--- Aim of the exercise ---
Find how many lines in the data below mention "Blender". Give the number only.

--- Task material ---

▶

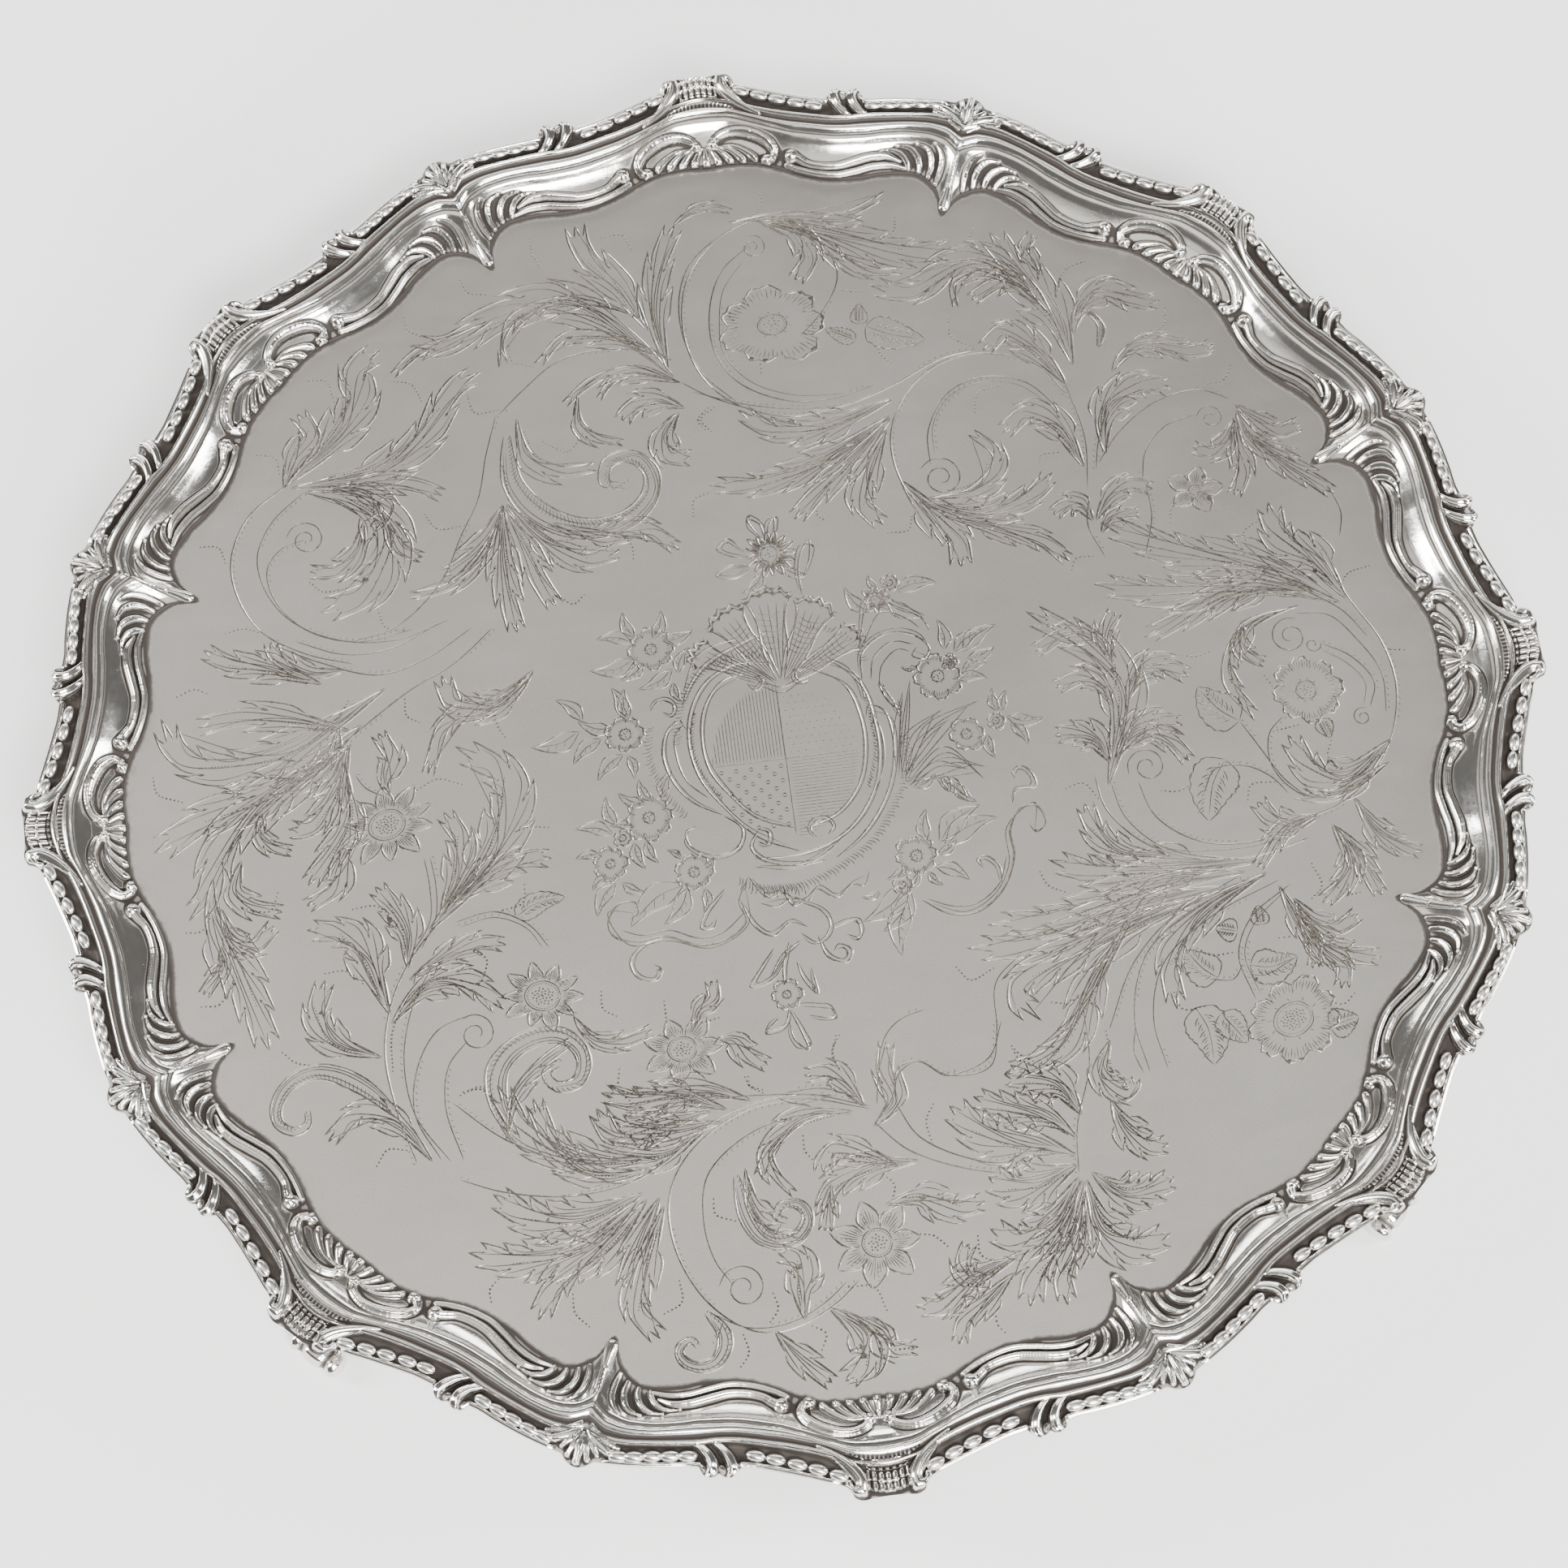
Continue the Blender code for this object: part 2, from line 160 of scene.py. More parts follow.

◀
▶

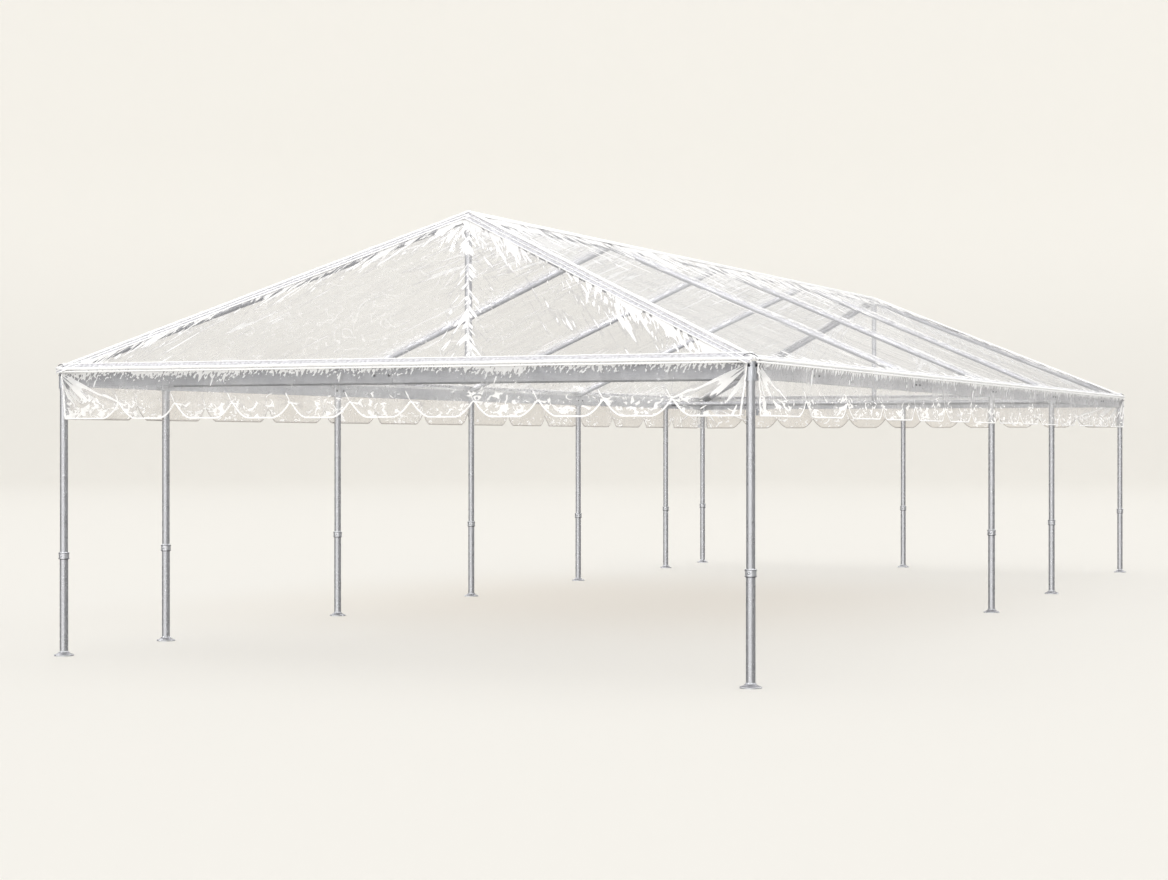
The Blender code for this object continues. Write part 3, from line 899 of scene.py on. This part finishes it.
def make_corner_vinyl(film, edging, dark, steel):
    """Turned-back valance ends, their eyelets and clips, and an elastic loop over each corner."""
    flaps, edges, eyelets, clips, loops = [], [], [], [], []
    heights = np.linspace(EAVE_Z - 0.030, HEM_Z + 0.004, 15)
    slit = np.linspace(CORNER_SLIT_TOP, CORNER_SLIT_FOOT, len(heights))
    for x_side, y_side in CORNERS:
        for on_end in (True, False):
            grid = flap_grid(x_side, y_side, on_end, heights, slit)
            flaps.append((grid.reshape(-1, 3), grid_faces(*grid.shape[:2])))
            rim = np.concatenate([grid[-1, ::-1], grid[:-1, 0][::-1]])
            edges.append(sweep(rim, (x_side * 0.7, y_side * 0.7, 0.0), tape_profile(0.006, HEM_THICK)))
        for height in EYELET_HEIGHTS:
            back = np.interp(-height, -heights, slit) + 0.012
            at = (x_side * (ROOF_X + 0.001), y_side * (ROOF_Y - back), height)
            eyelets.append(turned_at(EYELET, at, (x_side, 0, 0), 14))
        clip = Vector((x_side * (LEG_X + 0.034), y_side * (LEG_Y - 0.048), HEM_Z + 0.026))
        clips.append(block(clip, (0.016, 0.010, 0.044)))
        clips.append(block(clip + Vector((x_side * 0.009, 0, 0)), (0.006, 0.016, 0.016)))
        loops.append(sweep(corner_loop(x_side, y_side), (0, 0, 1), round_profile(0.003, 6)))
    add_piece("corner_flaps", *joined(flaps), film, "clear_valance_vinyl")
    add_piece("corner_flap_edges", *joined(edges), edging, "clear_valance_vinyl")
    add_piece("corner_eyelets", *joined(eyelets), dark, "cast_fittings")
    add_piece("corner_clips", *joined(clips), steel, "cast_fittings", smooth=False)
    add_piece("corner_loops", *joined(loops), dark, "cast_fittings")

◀

--- Task result ---
2